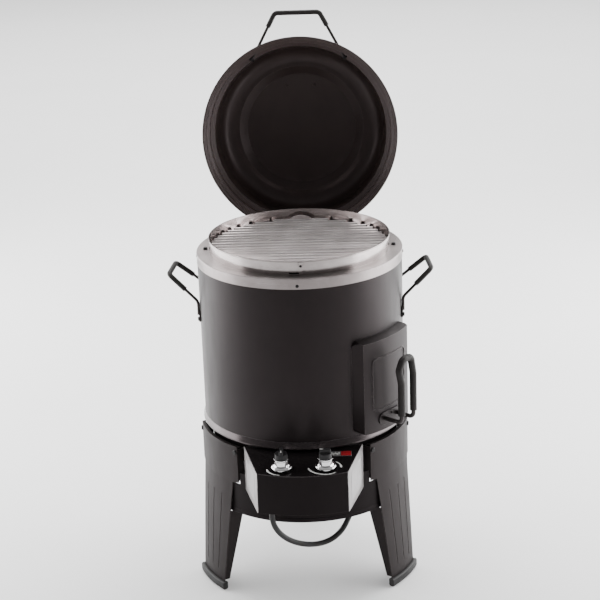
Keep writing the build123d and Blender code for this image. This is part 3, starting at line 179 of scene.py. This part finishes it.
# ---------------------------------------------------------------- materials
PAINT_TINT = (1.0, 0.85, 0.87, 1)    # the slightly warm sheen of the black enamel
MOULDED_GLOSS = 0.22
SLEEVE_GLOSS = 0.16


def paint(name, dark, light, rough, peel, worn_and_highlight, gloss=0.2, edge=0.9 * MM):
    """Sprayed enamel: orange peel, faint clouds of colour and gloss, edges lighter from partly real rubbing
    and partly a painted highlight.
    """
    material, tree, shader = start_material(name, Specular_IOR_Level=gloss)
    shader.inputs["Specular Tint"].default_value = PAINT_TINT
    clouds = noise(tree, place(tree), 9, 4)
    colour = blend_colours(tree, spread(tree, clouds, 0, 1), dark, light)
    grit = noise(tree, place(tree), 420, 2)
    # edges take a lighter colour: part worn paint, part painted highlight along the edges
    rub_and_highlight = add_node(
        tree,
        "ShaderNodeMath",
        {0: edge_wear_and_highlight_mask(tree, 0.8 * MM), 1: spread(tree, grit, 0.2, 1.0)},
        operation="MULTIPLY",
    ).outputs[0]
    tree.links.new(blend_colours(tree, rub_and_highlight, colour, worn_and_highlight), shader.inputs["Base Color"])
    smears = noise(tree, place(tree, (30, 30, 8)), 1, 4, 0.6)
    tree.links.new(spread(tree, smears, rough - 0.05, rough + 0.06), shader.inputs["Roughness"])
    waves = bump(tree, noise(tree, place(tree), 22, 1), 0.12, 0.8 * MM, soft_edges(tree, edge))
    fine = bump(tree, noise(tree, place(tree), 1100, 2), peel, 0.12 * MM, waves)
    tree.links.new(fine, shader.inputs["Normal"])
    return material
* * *
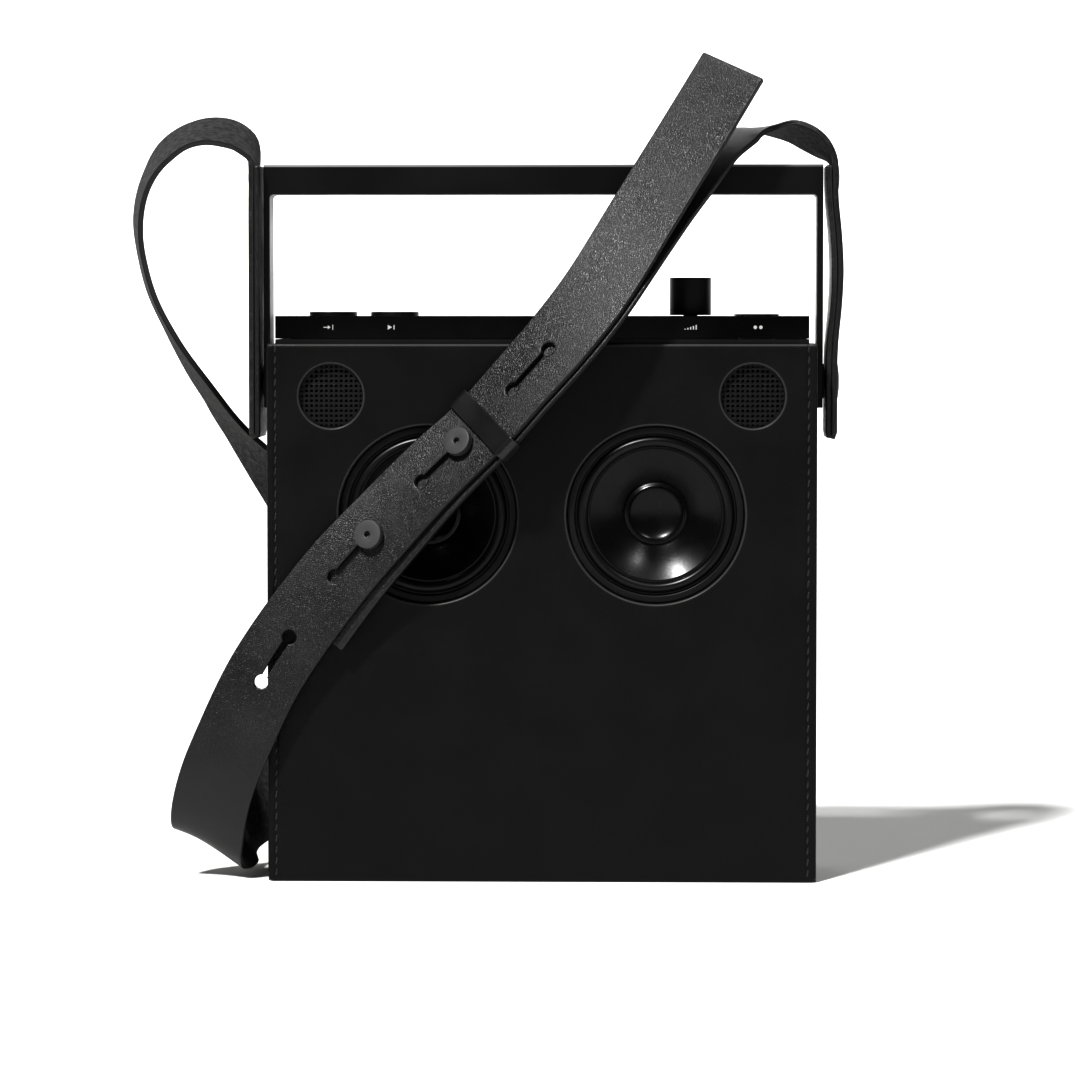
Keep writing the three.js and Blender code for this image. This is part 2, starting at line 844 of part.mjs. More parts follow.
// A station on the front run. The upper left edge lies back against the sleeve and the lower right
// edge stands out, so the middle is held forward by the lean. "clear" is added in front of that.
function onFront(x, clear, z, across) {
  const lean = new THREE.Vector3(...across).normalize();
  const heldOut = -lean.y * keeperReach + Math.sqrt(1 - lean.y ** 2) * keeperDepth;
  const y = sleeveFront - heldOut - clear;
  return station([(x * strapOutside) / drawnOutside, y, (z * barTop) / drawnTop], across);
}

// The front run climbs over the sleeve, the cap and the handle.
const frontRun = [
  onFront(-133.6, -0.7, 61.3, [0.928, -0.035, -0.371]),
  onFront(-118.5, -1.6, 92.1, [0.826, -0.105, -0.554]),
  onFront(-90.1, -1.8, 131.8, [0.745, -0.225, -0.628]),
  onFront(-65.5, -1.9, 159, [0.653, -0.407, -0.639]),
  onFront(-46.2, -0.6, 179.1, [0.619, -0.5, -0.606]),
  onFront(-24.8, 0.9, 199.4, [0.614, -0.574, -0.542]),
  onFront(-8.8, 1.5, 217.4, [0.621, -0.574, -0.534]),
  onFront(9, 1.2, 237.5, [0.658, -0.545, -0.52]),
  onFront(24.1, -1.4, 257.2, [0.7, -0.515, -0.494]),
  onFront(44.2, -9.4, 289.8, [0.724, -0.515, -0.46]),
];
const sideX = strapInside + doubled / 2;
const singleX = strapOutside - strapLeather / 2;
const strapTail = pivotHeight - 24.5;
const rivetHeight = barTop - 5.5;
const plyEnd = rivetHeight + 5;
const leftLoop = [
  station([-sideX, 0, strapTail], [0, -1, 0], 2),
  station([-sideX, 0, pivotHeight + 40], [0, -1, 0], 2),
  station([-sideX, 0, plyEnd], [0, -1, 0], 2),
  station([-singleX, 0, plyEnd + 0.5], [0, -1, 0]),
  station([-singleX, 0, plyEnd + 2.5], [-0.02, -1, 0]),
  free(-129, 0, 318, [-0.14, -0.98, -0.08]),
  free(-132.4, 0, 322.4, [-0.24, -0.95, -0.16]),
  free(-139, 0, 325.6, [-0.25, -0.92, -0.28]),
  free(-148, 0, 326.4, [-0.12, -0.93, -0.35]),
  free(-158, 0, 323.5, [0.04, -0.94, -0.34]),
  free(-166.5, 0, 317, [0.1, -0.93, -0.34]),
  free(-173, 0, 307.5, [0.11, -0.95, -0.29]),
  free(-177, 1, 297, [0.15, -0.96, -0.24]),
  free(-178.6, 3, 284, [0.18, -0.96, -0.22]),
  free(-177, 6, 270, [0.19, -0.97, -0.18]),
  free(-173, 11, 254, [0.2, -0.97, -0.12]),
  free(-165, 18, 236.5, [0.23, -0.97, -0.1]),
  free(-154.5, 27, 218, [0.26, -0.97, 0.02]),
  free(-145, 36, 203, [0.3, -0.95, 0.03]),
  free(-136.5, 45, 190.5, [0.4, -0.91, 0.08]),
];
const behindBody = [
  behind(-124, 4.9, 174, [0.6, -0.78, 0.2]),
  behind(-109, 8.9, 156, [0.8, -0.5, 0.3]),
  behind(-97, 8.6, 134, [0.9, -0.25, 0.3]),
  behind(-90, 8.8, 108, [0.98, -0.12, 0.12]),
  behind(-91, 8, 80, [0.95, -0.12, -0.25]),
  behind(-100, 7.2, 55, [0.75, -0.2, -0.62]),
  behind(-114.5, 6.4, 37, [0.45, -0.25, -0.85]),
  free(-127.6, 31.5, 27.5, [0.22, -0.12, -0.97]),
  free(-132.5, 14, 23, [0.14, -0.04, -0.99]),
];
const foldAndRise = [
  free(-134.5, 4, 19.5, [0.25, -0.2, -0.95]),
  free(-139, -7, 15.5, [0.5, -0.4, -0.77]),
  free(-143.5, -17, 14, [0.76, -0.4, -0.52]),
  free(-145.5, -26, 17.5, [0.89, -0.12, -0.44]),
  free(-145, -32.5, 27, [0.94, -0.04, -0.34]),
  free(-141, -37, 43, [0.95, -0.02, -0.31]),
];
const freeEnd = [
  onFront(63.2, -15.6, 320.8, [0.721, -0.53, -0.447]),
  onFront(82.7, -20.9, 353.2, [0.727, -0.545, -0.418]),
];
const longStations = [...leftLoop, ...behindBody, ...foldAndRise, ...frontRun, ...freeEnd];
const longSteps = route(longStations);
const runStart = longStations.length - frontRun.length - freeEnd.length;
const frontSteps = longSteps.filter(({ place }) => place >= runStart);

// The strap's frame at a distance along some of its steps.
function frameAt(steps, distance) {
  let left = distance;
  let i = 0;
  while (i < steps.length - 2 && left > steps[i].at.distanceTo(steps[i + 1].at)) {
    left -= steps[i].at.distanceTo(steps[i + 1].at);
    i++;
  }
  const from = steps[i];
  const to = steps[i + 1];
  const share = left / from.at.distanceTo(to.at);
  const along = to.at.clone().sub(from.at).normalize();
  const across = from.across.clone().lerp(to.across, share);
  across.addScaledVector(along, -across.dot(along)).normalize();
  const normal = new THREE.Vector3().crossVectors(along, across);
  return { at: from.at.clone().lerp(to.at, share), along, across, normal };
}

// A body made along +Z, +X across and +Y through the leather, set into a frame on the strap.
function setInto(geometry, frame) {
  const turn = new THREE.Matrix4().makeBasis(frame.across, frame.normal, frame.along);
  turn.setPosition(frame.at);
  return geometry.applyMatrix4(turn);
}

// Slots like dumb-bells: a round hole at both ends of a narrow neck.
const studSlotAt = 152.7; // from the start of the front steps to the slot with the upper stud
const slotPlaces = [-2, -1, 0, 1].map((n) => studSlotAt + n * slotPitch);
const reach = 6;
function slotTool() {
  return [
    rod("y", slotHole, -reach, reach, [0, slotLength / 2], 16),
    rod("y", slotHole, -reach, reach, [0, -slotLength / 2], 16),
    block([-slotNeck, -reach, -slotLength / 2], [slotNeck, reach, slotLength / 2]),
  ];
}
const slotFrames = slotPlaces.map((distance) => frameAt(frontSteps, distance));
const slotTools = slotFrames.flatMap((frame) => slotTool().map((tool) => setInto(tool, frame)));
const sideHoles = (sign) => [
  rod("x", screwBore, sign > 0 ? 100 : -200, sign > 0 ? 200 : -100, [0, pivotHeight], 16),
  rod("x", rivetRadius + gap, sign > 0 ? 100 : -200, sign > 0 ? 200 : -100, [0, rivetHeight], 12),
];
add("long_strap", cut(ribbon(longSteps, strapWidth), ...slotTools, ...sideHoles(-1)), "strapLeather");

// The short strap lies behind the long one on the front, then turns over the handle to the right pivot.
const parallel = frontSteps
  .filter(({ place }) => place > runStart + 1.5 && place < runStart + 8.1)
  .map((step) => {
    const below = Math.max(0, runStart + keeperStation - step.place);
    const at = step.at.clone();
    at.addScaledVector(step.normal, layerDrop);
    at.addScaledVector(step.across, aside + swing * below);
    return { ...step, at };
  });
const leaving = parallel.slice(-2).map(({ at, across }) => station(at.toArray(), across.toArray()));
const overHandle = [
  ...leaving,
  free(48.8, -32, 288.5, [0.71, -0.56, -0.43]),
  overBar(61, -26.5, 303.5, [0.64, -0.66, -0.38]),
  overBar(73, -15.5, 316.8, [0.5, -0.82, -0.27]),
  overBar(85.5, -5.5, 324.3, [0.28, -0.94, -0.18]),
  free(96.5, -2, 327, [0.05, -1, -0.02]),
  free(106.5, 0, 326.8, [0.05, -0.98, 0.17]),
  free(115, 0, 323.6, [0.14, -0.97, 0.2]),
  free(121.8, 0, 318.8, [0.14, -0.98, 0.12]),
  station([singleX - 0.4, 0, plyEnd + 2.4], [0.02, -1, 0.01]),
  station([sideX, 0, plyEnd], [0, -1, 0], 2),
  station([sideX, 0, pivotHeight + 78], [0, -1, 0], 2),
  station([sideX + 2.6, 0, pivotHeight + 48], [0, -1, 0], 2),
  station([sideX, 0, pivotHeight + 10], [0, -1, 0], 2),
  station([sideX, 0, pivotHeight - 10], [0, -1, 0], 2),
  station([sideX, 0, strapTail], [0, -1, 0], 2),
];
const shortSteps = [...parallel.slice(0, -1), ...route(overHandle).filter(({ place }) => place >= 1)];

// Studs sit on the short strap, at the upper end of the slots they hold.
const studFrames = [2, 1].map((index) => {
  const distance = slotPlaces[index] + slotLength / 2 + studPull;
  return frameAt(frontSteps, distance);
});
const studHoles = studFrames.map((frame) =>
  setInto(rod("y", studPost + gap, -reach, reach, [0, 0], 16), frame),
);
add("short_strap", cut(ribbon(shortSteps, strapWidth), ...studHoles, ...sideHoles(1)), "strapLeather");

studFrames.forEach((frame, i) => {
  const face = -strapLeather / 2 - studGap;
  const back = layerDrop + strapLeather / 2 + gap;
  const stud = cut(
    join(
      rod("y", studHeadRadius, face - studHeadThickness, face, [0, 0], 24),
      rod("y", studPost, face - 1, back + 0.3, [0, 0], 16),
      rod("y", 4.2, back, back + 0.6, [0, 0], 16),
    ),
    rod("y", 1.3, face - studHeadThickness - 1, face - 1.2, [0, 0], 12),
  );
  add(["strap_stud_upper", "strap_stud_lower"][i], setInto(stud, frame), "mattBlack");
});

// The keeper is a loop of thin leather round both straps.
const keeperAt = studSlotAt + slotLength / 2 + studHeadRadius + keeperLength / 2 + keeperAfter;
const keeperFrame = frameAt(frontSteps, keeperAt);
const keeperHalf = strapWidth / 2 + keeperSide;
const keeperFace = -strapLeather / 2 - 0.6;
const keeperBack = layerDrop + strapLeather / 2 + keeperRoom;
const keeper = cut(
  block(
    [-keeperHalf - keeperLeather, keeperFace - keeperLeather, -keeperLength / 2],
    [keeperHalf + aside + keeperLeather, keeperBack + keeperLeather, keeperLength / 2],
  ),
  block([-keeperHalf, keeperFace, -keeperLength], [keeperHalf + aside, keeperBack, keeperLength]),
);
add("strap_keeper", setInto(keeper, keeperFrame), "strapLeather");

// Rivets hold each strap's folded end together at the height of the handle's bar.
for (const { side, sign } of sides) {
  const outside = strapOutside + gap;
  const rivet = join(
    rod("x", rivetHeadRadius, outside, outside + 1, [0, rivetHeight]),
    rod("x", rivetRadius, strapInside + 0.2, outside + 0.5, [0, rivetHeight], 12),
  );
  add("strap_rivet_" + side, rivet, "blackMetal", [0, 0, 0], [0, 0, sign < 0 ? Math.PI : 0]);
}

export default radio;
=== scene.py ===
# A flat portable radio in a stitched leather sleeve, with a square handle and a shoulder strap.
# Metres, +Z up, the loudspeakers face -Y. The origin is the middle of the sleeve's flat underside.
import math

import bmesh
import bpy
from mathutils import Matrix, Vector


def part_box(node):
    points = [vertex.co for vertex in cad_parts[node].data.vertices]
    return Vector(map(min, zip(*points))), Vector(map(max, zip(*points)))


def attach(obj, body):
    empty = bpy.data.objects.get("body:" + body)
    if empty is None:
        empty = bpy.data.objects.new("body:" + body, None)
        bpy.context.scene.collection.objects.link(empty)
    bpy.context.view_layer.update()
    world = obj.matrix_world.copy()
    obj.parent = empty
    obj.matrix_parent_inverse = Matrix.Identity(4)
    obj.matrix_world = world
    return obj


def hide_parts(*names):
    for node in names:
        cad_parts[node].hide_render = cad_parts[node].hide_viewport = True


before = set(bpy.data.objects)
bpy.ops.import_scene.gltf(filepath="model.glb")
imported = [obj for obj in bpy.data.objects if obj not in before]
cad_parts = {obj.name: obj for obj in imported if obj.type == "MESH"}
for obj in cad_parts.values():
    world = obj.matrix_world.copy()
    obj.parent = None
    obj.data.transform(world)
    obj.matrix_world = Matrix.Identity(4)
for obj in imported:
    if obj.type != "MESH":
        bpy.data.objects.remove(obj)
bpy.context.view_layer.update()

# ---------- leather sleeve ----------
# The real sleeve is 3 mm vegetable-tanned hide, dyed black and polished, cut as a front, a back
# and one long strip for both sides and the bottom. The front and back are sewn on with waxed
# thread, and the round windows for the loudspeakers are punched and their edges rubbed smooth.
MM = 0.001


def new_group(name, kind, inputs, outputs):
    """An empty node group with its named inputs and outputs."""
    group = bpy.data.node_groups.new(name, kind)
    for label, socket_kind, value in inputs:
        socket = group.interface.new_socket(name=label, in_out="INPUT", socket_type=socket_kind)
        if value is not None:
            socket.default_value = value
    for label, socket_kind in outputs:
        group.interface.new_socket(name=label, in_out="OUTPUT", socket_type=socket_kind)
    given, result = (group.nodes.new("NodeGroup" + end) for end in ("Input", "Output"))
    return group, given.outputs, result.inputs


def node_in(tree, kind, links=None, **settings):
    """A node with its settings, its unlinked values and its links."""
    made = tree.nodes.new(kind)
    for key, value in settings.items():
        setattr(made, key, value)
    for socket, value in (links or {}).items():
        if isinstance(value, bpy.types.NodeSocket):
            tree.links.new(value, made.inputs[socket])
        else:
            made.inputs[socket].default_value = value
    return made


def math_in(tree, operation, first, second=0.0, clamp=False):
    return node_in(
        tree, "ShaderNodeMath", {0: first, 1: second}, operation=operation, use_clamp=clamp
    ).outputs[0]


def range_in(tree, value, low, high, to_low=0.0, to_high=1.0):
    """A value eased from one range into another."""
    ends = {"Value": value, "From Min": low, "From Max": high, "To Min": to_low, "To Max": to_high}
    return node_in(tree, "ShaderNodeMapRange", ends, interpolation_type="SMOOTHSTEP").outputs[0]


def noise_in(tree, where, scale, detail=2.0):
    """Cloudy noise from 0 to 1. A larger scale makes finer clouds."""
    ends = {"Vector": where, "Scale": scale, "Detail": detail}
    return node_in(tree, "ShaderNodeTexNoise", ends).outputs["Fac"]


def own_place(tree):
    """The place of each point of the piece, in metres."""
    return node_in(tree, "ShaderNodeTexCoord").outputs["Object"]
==
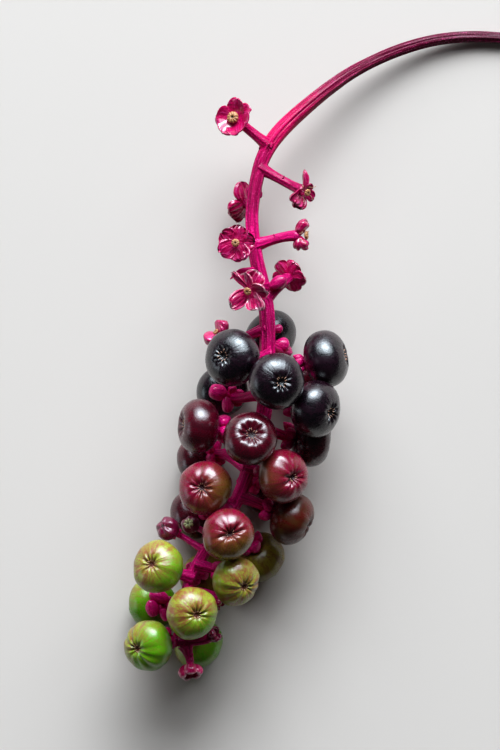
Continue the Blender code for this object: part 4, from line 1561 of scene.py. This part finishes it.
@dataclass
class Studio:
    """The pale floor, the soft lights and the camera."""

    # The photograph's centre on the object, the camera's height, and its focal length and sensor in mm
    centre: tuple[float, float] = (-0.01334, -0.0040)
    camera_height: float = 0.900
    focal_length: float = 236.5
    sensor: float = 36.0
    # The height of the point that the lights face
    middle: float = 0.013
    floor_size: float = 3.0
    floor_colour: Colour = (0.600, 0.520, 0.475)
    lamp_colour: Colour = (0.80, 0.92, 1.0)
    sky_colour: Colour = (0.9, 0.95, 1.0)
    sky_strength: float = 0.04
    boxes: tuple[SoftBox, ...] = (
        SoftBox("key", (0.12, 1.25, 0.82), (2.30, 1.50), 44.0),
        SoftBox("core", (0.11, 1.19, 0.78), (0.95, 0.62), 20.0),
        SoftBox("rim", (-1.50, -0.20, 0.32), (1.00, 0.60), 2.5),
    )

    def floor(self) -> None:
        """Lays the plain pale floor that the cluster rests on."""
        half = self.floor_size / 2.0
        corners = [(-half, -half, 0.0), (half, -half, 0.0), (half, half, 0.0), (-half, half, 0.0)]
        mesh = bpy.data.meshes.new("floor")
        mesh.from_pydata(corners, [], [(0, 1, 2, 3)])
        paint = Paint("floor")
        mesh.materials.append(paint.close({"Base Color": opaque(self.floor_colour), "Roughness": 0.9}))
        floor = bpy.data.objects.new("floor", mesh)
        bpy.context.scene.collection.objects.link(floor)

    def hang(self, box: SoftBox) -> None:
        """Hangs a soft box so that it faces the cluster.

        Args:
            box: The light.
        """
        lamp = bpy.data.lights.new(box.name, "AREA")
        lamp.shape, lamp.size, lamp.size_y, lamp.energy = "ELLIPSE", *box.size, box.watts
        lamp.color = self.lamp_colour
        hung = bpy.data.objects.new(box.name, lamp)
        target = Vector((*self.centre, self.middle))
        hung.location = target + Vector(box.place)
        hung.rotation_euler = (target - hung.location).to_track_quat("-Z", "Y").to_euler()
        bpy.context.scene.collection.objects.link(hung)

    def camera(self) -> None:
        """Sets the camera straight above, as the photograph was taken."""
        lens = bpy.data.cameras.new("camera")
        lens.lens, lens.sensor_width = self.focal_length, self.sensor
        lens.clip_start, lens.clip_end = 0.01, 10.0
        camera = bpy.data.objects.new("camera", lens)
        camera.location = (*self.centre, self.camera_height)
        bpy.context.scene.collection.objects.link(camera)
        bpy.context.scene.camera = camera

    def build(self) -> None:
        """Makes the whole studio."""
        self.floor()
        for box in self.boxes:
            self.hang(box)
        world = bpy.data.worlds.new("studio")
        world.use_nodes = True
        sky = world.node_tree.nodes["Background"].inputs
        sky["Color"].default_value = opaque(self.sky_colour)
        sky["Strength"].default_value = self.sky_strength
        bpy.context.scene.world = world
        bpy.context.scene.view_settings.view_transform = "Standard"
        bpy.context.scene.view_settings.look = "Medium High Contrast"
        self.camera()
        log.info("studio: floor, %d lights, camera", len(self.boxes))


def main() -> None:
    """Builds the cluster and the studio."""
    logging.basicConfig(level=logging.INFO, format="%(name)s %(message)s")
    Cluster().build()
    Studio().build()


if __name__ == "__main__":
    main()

Task
Nothing but the lines from the one with "Keep writing the build123d" to the one with "SLEEVE_GLOSS = 0.16" should be echoed, both of them included, exactly as written.

Answer in full
Keep writing the build123d and Blender code for this image. This is part 3, starting at line 179 of scene.py. This part finishes it.
# ---------------------------------------------------------------- materials
PAINT_TINT = (1.0, 0.85, 0.87, 1)    # the slightly warm sheen of the black enamel
MOULDED_GLOSS = 0.22
SLEEVE_GLOSS = 0.16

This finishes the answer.